Set task - The required output consists solely of the lines from the one containing "Model this object" down to the one containing "flange_root = 0.15", both included, each quoted exactly.

Raw records -
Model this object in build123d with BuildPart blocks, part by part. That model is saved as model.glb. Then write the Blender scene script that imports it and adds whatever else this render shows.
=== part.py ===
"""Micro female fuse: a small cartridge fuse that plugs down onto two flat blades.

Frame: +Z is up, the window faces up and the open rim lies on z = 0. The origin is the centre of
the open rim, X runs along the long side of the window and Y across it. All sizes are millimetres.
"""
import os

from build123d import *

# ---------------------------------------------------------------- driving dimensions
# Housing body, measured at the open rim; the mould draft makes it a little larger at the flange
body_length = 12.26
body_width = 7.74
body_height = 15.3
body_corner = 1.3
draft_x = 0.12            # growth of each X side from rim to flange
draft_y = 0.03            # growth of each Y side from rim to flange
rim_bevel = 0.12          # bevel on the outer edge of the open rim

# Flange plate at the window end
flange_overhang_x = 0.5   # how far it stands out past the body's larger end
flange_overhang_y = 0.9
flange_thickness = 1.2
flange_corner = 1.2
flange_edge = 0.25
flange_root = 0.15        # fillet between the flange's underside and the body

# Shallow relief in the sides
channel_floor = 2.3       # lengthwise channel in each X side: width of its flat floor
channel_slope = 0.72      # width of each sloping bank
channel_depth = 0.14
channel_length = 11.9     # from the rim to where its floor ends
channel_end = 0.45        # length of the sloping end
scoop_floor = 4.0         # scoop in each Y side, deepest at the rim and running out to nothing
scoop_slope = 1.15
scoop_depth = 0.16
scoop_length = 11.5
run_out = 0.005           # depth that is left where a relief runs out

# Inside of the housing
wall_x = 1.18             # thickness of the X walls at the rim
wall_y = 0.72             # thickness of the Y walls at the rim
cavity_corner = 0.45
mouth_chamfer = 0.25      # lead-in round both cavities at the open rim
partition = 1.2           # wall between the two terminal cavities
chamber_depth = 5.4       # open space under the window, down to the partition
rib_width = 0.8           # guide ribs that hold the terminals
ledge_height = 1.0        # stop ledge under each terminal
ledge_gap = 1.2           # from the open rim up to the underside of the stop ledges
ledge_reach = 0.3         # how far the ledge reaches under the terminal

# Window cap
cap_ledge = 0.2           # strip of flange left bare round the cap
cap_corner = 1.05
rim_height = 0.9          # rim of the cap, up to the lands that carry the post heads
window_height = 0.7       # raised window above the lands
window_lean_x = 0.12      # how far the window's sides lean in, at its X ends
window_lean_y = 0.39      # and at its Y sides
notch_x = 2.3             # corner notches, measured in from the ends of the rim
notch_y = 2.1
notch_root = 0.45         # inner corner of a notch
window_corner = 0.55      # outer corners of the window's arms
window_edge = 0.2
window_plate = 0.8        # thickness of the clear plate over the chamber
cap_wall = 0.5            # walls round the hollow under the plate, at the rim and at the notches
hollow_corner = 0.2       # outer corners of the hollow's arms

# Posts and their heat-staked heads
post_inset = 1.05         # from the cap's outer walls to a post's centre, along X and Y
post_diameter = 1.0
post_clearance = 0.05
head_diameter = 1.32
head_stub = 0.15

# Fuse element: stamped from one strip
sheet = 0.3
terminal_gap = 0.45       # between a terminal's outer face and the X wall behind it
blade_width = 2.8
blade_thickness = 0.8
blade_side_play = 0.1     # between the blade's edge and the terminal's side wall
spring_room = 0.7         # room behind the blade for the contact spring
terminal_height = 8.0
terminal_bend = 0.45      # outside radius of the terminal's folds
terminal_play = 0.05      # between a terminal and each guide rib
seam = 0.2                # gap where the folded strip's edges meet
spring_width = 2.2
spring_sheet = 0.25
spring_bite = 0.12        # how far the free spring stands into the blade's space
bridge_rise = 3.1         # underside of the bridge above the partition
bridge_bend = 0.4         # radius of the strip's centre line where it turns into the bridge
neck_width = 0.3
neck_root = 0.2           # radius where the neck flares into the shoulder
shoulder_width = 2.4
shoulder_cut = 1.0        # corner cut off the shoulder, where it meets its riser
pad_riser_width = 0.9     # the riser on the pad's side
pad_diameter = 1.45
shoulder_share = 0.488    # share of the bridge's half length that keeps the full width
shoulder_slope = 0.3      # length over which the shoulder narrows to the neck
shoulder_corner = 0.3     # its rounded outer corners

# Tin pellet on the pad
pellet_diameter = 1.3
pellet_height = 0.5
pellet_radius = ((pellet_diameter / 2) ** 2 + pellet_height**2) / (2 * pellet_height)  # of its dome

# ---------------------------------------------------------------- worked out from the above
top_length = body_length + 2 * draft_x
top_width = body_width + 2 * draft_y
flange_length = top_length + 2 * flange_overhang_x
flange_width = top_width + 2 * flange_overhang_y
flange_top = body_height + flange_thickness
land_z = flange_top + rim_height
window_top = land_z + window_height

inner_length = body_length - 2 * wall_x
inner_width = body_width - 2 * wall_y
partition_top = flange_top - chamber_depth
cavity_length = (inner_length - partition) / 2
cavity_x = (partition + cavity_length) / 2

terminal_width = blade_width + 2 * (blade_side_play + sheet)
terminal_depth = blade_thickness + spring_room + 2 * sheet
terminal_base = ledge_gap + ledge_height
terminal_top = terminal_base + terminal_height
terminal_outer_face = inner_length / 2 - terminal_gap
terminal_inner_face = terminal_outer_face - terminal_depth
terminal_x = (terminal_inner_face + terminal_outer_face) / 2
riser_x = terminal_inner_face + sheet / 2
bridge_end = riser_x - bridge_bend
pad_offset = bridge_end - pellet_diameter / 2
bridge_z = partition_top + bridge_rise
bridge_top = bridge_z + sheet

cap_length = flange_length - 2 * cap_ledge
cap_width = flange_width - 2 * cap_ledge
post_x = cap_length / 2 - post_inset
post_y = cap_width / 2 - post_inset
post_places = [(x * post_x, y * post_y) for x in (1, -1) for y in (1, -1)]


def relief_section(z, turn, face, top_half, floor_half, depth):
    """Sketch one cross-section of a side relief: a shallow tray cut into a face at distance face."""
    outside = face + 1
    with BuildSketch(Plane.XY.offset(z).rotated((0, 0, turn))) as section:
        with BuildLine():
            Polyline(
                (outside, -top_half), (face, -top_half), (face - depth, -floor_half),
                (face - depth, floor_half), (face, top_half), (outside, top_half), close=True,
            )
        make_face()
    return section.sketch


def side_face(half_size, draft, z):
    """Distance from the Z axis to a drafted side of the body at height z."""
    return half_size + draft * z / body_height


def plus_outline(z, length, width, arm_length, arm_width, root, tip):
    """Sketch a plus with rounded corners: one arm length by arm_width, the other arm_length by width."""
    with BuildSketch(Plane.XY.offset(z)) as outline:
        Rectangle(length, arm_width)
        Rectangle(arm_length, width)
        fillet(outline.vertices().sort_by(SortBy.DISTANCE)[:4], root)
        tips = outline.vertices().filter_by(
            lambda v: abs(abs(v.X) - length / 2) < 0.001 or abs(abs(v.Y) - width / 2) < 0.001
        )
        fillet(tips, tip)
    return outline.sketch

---

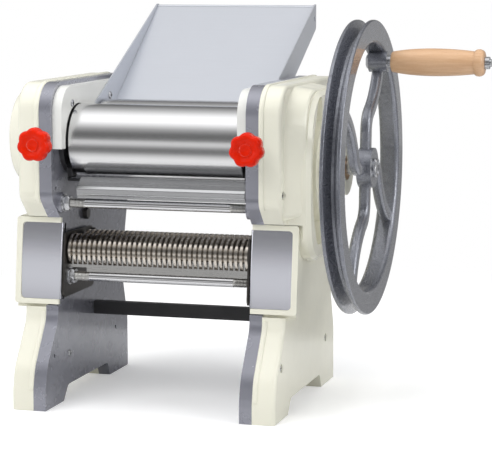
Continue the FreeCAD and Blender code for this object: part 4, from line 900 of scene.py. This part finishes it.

---

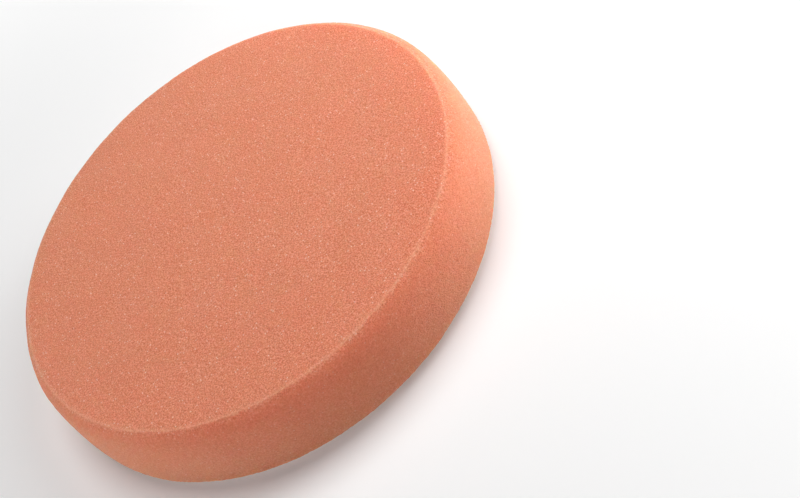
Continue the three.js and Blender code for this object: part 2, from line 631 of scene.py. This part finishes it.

The output -
Model this object in build123d with BuildPart blocks, part by part. That model is saved as model.glb. Then write the Blender scene script that imports it and adds whatever else this render shows.
=== part.py ===
"""Micro female fuse: a small cartridge fuse that plugs down onto two flat blades.

Frame: +Z is up, the window faces up and the open rim lies on z = 0. The origin is the centre of
the open rim, X runs along the long side of the window and Y across it. All sizes are millimetres.
"""
import os

from build123d import *

# ---------------------------------------------------------------- driving dimensions
# Housing body, measured at the open rim; the mould draft makes it a little larger at the flange
body_length = 12.26
body_width = 7.74
body_height = 15.3
body_corner = 1.3
draft_x = 0.12            # growth of each X side from rim to flange
draft_y = 0.03            # growth of each Y side from rim to flange
rim_bevel = 0.12          # bevel on the outer edge of the open rim

# Flange plate at the window end
flange_overhang_x = 0.5   # how far it stands out past the body's larger end
flange_overhang_y = 0.9
flange_thickness = 1.2
flange_corner = 1.2
flange_edge = 0.25
flange_root = 0.15        # fillet between the flange's underside and the body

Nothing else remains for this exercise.